Punishment, he suggests, is needed for the members of Pussy Riot who have called for sanctions against Russia to be increased and for “the statements from some Russian human rights activists who openly speak of our soldiers being present in Donbas.”  He does not indicate whether 10 years would be proposed for such “manipulation of information” which he views as “the first step to Maidan”. 

Zhirinovsky’s party is not about to be left behind.  State Duma deputy from LDPR, Roman Khudyakov told the newspaper that he is also drafting a similar bill.  His party’s version would include liability for all officials, ministers and MPs.  They haven’t decided on the severity of the punishment as yet, however MPs would, “at the very least”, lose their mandate.  He rejects the Communist Party’s concerns, and says that “we have a democratic country where there is always room for criticism. We’re not talking about that [criticism], but about obvious treachery and insinuations from our compatriots”.   The law, he explains, would cover opposition politicians like Dmitry Gudkov and Ilya Ponomarev.  He does not specify whether the two politicians would be tried for “obvious treachery” or for “insinuations”.  Ponomarev was the only Russian MP to vote against Russia’s annexation of Crimea and is now effectively in  exile with criminal proceedings awaiting him in Russia.  With no law on ‘anti-Russian’ “insinuations’ or ‘propaganda’ yet in force, Ponomarev stands accused of ‘embezzlement’.  It seems safe to assume that the USA will not be extraditing him.

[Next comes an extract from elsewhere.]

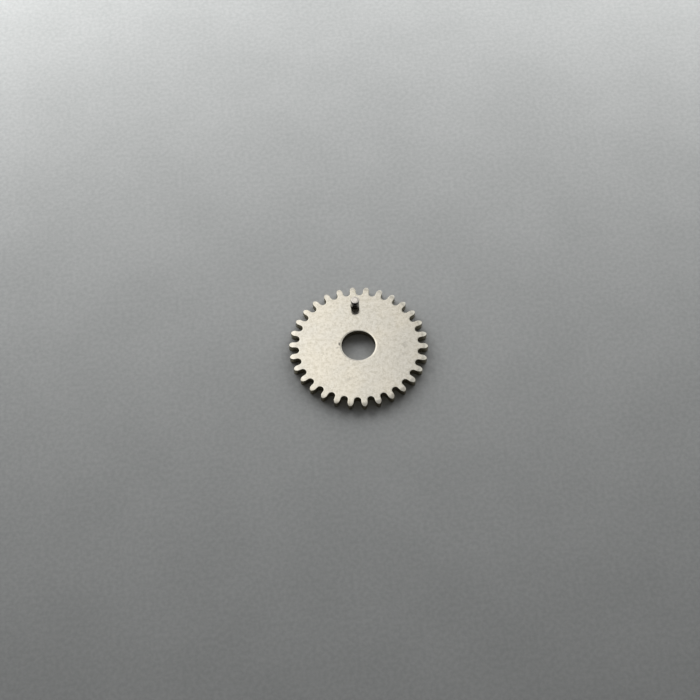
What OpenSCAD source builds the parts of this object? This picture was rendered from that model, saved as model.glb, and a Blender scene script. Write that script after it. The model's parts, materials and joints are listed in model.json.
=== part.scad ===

Dmitry Viatkin from United Russia told the newspaper that he didn’t know of the draft bill but did not contradict the information, saying that it was hard to follow the activities of all his colleagues.  He added that they would only support such an initiative if the terms used were unambiguous.

It is difficult to imagine how the term ‘anti-Russian propaganda’ could be strictly defined, nor do recent legislative initiatives and action against critics of the current regime give any grounds for anticipating legal clarity. 

A new article of the Criminal Code, initially proposed by the Communist Party and in force since May 9, 2014,  criminalizes what are termed ‘public calls to violate Russian territorial integrity’ with punishment of up to 5 years imprisonment.

The fear that this could be used against those opposing Russia’s annexation of Crimea has proved well-founded.  Rafis Kashapov, a Russian Tatar activist has been in detention since December 2014.  He is charged under the new article as well as with ‘hate speech’ for posts in VKontakte critical of Russia’s annexation of Crimea and aggression in eastern Ukraine (details of the texts in question here).

A Russian court recently convicted poet Alexander Byvshev of ‘inciting enmity’ for a poem expressing criticism of Russia’s invasion of Crimea and support for Ukraine. He has also been added to Russia’s List of Extremists and Terrorists for the same poem.

While Crimea remains under Russian occupation, Ukrainian nationals are also directly at risk from the above-mentioned article on ‘public calls’, as well as dangerously broad legislation on ‘extremism’.  Yury Ilchenko, a Ukrainian teacher from Sevastopol has been held in detention since the beginning of July on ‘extremism’ charges.  They appear to pertain to an article he wrote condemning Russia’s annexation of Crimea and calling for an end to Russia’s war against Ukraine. 

The term ‘anti-Russian propaganda’ may be legally woolly and imprecise, but like its Soviet equivalent, there need be no illusion as to who the legislation would target.